Blame it on the monks! Throughout Europe, monks were brewing beer from around the 10th century. They referred to it – and Czechs still do – as “liquid bread”. The monks were cunning: as their “liquid bread” was not designated solid food, they could carry on drinking through a holy fast.

Heaven might just be the beer section of a Czech supermarket. Bottles fill shelf after shelf, from Hubertus, starting at 9kč, and Rychtář at 11kč, there’s Krušovice, Svijany, Bernard and Starobrno, while the Prague brewery Staropramen still has devoted followers. But Pilsner Urquell was a craft beer before they were invented, with a history that new hipster potions crave: the same Pilsen brewery and elegant logo since 1842.

Nearly every town in Bohemia had a brewery at one stage. I relish the mouthwatering litany of beers on the blackboards outside the bars, poems in themselves, along with their Balling scale of sugar density, in degrees, such as Rohozec 12°. You’d have to be a saint not to pop inside for a pot.

The nation’s great writers, Jaroslav Hašek and Bohumil Hrabal, wrote like bar-room raconteurs. The latter grew up in a brewery in Nymburk, and claimed he wrote best with a hangover. Václav Havel, while a dissident playwright, was ordered by the regime to work as a barrel-man in Trutnov.

Sure, you can find Pilsner Urquell in other countries, but it’s expensive and inferior. That’s because Czechs know how to store and pour their beer, how to tap and serve, how to flush the pipes each time you change a keg, how to clean the pipes chemically at least once a week. The glass must be cold and wet before serving. And if you can find a hospoda with tank beer, even better, as your half-litre won’t mingle with the gas needed to pump it out of the keg.

Don’t forget the art of pouring, replete with the buttery foam. The froth seals the flavour, and stops the beer being oxidised quickly. There should be three fingers of froth, enough to dot the “i” of “Pilsner” on the legendary half-litre glass. Or so I learned at the new Pilsner Urquell Experience in Prague, where I took a tapster course. A Japanese lady in our group was the best at pouring, and I wondered if she was a plant from the owners, Asahi, who acquired Pilsner Urquell in 2017. Mercifully they have not tampered with the recipe.
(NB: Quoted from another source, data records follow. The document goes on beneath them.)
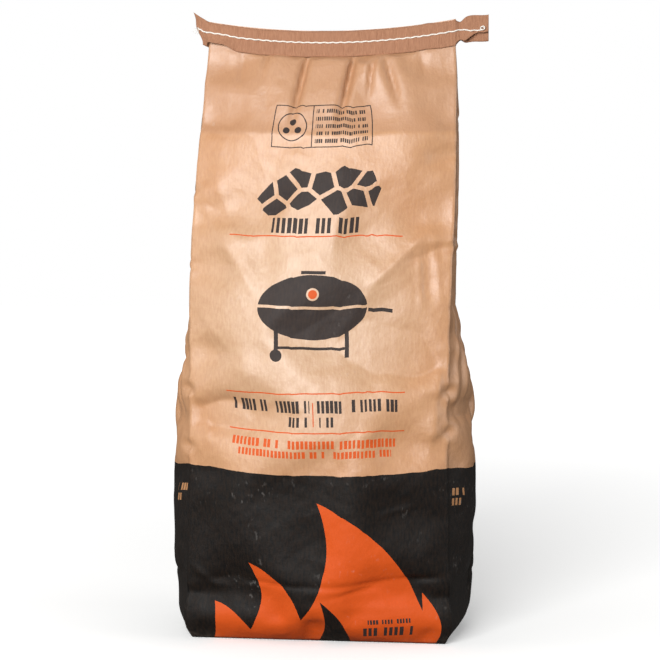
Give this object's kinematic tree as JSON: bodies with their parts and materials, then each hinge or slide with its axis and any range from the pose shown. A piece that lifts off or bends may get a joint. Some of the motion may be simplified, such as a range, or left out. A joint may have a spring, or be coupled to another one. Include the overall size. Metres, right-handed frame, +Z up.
{
  "type": "paper sack of lump charcoal",
  "caption": "Upright gusseted kraft paper sack with a sewn, tape-bound flat mouth and a square bottom, packed with charcoal lumps.",
  "frame": {"origin": "centre of the flat bottom, on the floor", "axes": "+X along the sack's width to the right seen from the front, -Y out of the printed front, +Z up to the sewn mouth"},
  "size_m": [0.3511, 0.2046, 0.6999],
  "materials": {
    "printed_kraft": "smooth machine-finished kraft paper, printed, slight sheen",
    "inner_kraft": "unprinted kraft paper, matte",
    "crepe_tape": "creped kraft tape, matte, fine cross ridges",
    "cotton_thread": "thick twisted cotton, matte",
    "charcoal": "charred oak, matte black with grey ash dust and a faint sheen on the breaks"
  },
  "bodies": {
    "root": {"outer_paper_ply": "printed_kraft", "inner_paper_ply": "inner_kraft", "binding_tape": "crepe_tape", "front_seam_thread": "cotton_thread", "back_seam_thread": "cotton_thread", "charcoal_lump_01": "charcoal", "charcoal_lump_02": "charcoal", "charcoal_lump_03": "charcoal", "charcoal_lump_04": "charcoal", "charcoal_lump_05": "charcoal", "charcoal_lump_06": "charcoal", "charcoal_lump_07": "charcoal", "charcoal_lump_08": "charcoal", "charcoal_lump_09": "charcoal", "charcoal_lump_10": "charcoal", "charcoal_lump_11": "charcoal", "charcoal_lump_12": "charcoal", "charcoal_lump_13": "charcoal", "charcoal_lump_14": "charcoal", "charcoal_lump_15": "charcoal", "charcoal_lump_16": "charcoal", "charcoal_lump_17": "charcoal", "charcoal_lump_18": "charcoal", "charcoal_lump_19": "charcoal", "charcoal_lump_20": "charcoal", "charcoal_lump_21": "charcoal", "charcoal_lump_22": "charcoal", "charcoal_lump_23": "charcoal", "charcoal_lump_24": "charcoal", "charcoal_lump_25": "charcoal", "charcoal_lump_26": "charcoal", "charcoal_lump_27": "charcoal", "charcoal_lump_28": "charcoal", "charcoal_lump_29": "charcoal", "charcoal_lump_30": "charcoal", "charcoal_lump_31": "charcoal", "charcoal_lump_32": "charcoal", "charcoal_lump_33": "charcoal", "charcoal_lump_34": "charcoal", "charcoal_lump_35": "charcoal", "charcoal_lump_36": "charcoal", "charcoal_lump_37": "charcoal", "charcoal_lump_38": "charcoal", "charcoal_lump_39": "charcoal", "charcoal_lump_40": "charcoal", "charcoal_lump_41": "charcoal", "charcoal_lump_42": "charcoal", "charcoal_lump_43": "charcoal", "charcoal_lump_44": "charcoal", "charcoal_lump_45": "charcoal"}
  },
  "joints": []
}
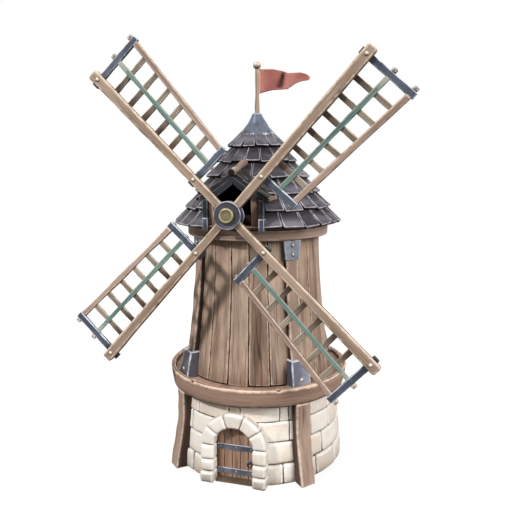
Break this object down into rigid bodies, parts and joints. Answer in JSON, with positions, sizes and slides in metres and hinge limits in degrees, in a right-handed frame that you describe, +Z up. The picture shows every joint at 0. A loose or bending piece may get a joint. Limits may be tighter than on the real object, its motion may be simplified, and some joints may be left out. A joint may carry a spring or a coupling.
{
  "type": "traditional windmill",
  "caption": "Tower windmill: round stone base with an arched door, timber gallery, flared plank tower, turning tiled cap with a dormer, and lattice sails on a tilted shaft.",
  "frame": {"origin": "centre of the base on the ground, on the tower's vertical axis", "axes": "+Z up, -Y towards the door and the sails, +X to the right of someone who faces the door"},
  "size_m": [11.5662, 7.2018, 15.3924],
  "materials": {
    "limestone": "dressed cream limestone blocks",
    "pale_limestone": "smooth pale dressed stone",
    "timber": "weathered tan timber with worn edges",
    "stained_timber": "dark blue-grey stained timber",
    "door_timber": "brown door planks",
    "green_timber": "timber painted grey-green",
    "slate_roof": "dark slate tiles on boards",
    "dark_iron": "blue-grey iron with bright edges",
    "dark_shaft": "tarred oak",
    "brass": "dull old brass",
    "painted_sheet": "grey sheet metal",
    "flag_cloth": "red woven cloth"
  },
  "bodies": {
    "tower": {"ground_floor": "limestone", "threshold": "limestone", "base_wall_left": "limestone", "base_wall_right": "limestone", "base_wall_back": "limestone", "base_wall_over_door": "limestone", "door_surround": "pale_limestone", "buttress_posts": "timber", "gallery_joists": "timber", "gallery_deck": "timber", "gallery_rim": "timber", "wall_front": "timber", "wall_right": "timber", "wall_back": "timber", "wall_left": "timber", "corner_posts": "timber", "post_shoes": "dark_iron", "post_plates": "dark_iron", "curb_ring": "timber"},
    "door": {"door_leaf": "door_timber", "door_straps": "dark_iron", "door_handle": "dark_iron"},
    "cap": {"cap_ring": "timber", "roof_front_left": "slate_roof", "roof_front_right": "slate_roof", "roof_back_left": "slate_roof", "roof_back_right": "slate_roof", "finial_cone": "painted_sheet", "flag_pole": "timber", "flag": "flag_cloth", "dormer_sill": "timber", "dormer_sides": "timber", "dormer_roof": "slate_roof", "gable_rafters": "stained_timber", "hanging_posts": "stained_timber", "ridge_log": "timber", "eave_logs": "timber", "neck_beam": "timber", "tail_beam": "timber"},
    "rotor": {"windshaft": "dark_shaft", "hub_plates": "dark_iron", "hub_boss": "brass", "whip_1": "timber", "whip_2": "timber", "whip_3": "timber", "whip_4": "timber", "lattice_1": "timber", "lattice_2": "timber", "lattice_3": "timber", "lattice_4": "timber", "mid_rails": "green_timber", "sail_irons": "dark_iron", "rail_pegs": "timber"}
  },
  "joints": [
    {"name": "door_hinge", "type": "hinge", "parent": "tower", "child": "door", "pos_m": [-0.745, -2.8095, 0], "axis": [0, 0, 1], "range_deg": [0, 90]},
    {"name": "cap_turn", "type": "hinge", "parent": "tower", "child": "cap", "pos_m": [0, 0, 8.9], "axis": [0, 0, 1], "continuous": true},
    {"name": "rotor_spin", "type": "hinge", "parent": "cap", "child": "rotor", "pos_m": [0, -3.35, 9.4805], "axis": [0, -0.9976, 0.0698], "continuous": true}
  ]
}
In any case, I soon resorted to a more authentic Pilsner Urquell experience: downing several frothy pots in The Shot-out Eye, Žižkov, a hospoda where many Czech undergrounders still hang out, under the statue of Jan Žižka, the victorious one-eyed leader of the Hussites. The price there? 57kč. If it creeps over 60kč, that’s where the rebellion will begin.